Güncelleme Tarihi:
* “Osman Pazarlama”, yapım şirketiniz Çamaşırhane Film’in bambaşka bir üretim merkezi olduğunun göstergesi herhalde.
- Sürekli bir “Recep İvedik” serisi, aralara ise farklı farklı projeler serpiştirme durumu var. Önümüzdeki yıl da bizim olmayacağımız ama yapımcı olarak adımızı yazdıracağımız işler başlayacak. Adım adım ilerliyoruz.
* “Osman Pazarlama” adını ilk duyduğumda “Recep İvedik” serisine son mu verildi diye düşünmüştüm.
- Yok, son vermedik, o tabii ki devam edecek. Ağustos sonunda 5. filmi çekeceğiz. Ondan sonra da en az üç tane daha... Harry Potter gibi, gittiği yere kadar devam edeceğiz, talep geldiği sürece çekeceğiz. Ama dediğim gibi arada başka filmler de yapacağım. Böylece sadece “Recep İvedik”le sınırlı kalmayacağım. “Celal ile Ceren” gibi romantik komedi türünde de filmler yapmak istiyorum mesela.
* Film-lerinize baktığımda, halkın arasından karakterleri net bir şekilde anlatma çabası görüyorum.
- Seviyorum böyle hikayeleri. Genelde daha basit olanın daha güzel olduğunu düşünenlerdenim. O kadar çok sıkıntısı var ki insanların... Sinemaya gidiyorlar, çünkü gülmek istiyorlar. Bunun da tamamen basit şekilde, önlerine direkt kahkaha konarak olmasını istiyorlar. Kara mizah ya da politik mizahta değil artık insanlar. Ana karakterlerin etrafına çok fazla ünlü koymamamın sebebi de o dünyanın gerçekliğini korumak istemem. İnsanlar izlerken “Benim de param yoktu, bana da kız vermemişlerdi, bana da böyle davranmışlardı” diyorlar.
* “Osman Pazarlama” adı, vapurlardaki meşhur Burhan Pazarlama’yı akla getirmedi desem yalan olur.
- Bu, kafanızda ilk canlanan pazarlamacılardan değil. Osman Şaşmaz, yerel televizyon kanallarında gördüğünüz, pratik domates kesici tarzında ürünlerden getiren ve bunları farklı tarzda pazarlamaya çalışan biri. Bir gün yırtacağız ve parayı bulacağız gibi bir ideali var. Sadece bulduğu ürünlerden değil kendi buluşlarından da medet umuyor. Kendine ait 321 tane patenti var. Bunlardan patlayacağına inandığı bir ürün, portatif taharet musluğu mesela. Umutları ve hayalleri olan bir Anadolu genci Osman.
* Buluşların kaçı sizin?
- Hepsi bizim valla.
* Patent aldınız mı peki?
- Almadık, pek rağbet olacağını da sanmıyoruz. Koku kartuşlu don mesela. İlginç bir buluş ama çok kullanılacağını düşünmüyorum. Alan varsa buyursun.

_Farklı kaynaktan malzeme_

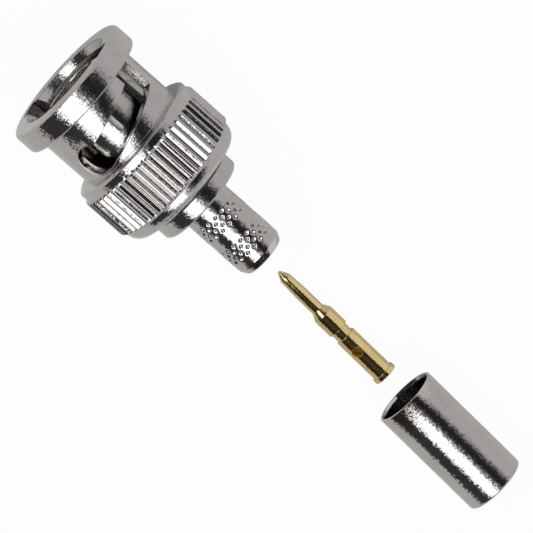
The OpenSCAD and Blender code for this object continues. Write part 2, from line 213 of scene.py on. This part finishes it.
def plated(name, bright, worn, roughness, grain=0.13, lean=0.115):
    """Metal of one kind: a bright colour and a slightly duller one mixed in soft patches, faint
    turning rings along the axis, and a fine plating grain in which each grain leans its own way by
    up to half of lean, so that the edges of reflections break up into specks. The grain is drawn
    at 0.13 mm, coarser than the real one, so that it shows."""
    material, tree = blank(name)
    place = node(tree, "ShaderNodeTexCoord").outputs["Object"]
    patches = node(tree, "ShaderNodeTexNoise", Vector=place, Scale=260.0, Detail=3.0, Roughness=0.6)
    colour = node(tree, "ShaderNodeMix", {"data_type": "RGBA"}, Factor=patches.outputs[0],
                  i6=hex_colour(bright), i7=hex_colour(worn))
    speck = node(tree, "ShaderNodeTexNoise", Vector=place, Scale=1000 / grain, Detail=2.0, Roughness=0.7)
    rough = node(tree, "ShaderNodeMapRange", Value=speck.outputs[0], From_Min=0.3, From_Max=0.7,
                 To_Min=roughness * 0.75, To_Max=roughness * 1.3)
    rings = node(tree, "ShaderNodeTexWave", {"bands_direction": "X"}, Vector=place, Scale=2600.0,
                 Distortion=1.5, Detail=2.0, Detail_Scale=0.6)
    height = node(tree, "ShaderNodeMix", Factor=0.3, A=speck.outputs[0], B=rings.outputs[1])
    bump = node(tree, "ShaderNodeBump", Strength=0.4, Distance=0.00002, Height=height.outputs[0])
    grains = node(tree, "ShaderNodeTexVoronoi", Vector=place, Scale=1000 / grain)
    own_way = node(tree, "ShaderNodeVectorMath", {"operation": "SUBTRACT"}, i0=grains.outputs["Color"],
                   i1=(0.5, 0.5, 0.5))
    leaning = node(tree, "ShaderNodeVectorMath", {"operation": "MULTIPLY_ADD"}, i0=own_way.outputs[0],
                   i1=(lean, lean, lean), i2=bump.outputs[0])
    facing = node(tree, "ShaderNodeVectorMath", {"operation": "NORMALIZE"}, i0=leaning.outputs[0])
    shader = node(tree, "ShaderNodeBsdfPrincipled", Base_Color=colour.outputs[2], Metallic=1.0,
                  Roughness=rough.outputs[0], Normal=facing.outputs[0])
    node(tree, "ShaderNodeOutputMaterial", Surface=shader.outputs[0])
    return material


# Bright nickel plate on turned brass: nearly white metal, mirror-like but grainy
bright_nickel = plated("bright nickel plate", "CBC9C8", "B7B4B2", 0.09)
crimp_body.data.materials.append(bright_nickel)
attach(crimp_body, "plug_body")
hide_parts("crimp_body")

# ---- Outer contact ----
# The springy sleeve that meets the inside of the jack's shell: a tube of phosphor bronze, plated
# with nickel, slit into six tines with a bead at their tips, and pressed into the body.
TINES, TINE_SLOT_W, TINE_TURN = 6, 0.62, -2


def cut(piece, *cutters):
    """Takes each cutter out of the piece, as milling and drilling do, and shades it again."""
    for cutter in cutters:
        step = piece.modifiers.new("cut", "BOOLEAN")
        step.operation, step.solver, step.object = "DIFFERENCE", "EXACT", cutter
        bpy.context.view_layer.update()
        result = piece.evaluated_get(bpy.context.evaluated_depsgraph_get())
        machined = bpy.data.meshes.new_from_object(result)
        piece.modifiers.clear()
        piece.data = machined
        bpy.data.objects.remove(cutter)
    piece.data.shade_smooth()
    piece.data.set_sharp_from_angle(angle=CRISP)


def turn(points, degrees):
    """Turns points about the plug's axis, from the top towards -Y."""
    c, s = math.cos(math.radians(degrees)), math.sin(math.radians(degrees))
    x, y, z = np.moveaxis(points, -1, 0)
    return np.stack([x, y * c - z * s, y * s + z * c], -1)


def closed_sweep(sections):
    """Faces of a closed solid whose sections, of equal point counts, follow one another, with both
    ends capped. The first section is seen clockwise from outside."""
    n, m = sections.shape[:2]
    j, i = np.arange(n - 1)[:, None], np.arange(m)[None]
    p, q = j * m + i, j * m + (i + 1) % m
    quads = np.stack([p, q, q + m, p + m], -1).reshape(-1, 4).tolist()
    return quads + [np.arange(m)[::-1].tolist(), (np.arange(m) + (n - 1) * m).tolist()]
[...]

DÜĞÜN DERNEK’E ŞAŞIRMANIZ LAZIMDI
* Bir süre önce sektördeki neredeyse herkese zeytin dalı uzattınız. Cem Yılmaz dahil... Şaşırdık ne yalan söyleyeyim.
- Daha önce “Düğün Dernek”e de başarılar dilemiştim. “Delibal”a da, “Kardeşim Benim”e... Aslında her çıkan filme bunu yapıyorum. Özellikle de işin içinde bir arkadaşım, dostum varsa. Cem’in filmlerinin yapımcısı Muzaffer de arkadaşım. Sadece tebrik etmekle kalmam, afişlerini de paylaşırım. Esas şaşırmanız gereken “Düğün Dernek” paylaşımım. Onlar gişe rakamı bana daha yakın filmleri yapıyor. Yani ben bir beklentiyle yapmıyorum bunu. Paylaşırlarsa da hayır demem (gülüyor). Ne kadar güzel işler çıkarsa, seyirci sayısı o kadar artar ve arkasından daha da güzel işler gelir. Diziler gibi sinemamızın da dünyaya pazarlanmasını isteriz.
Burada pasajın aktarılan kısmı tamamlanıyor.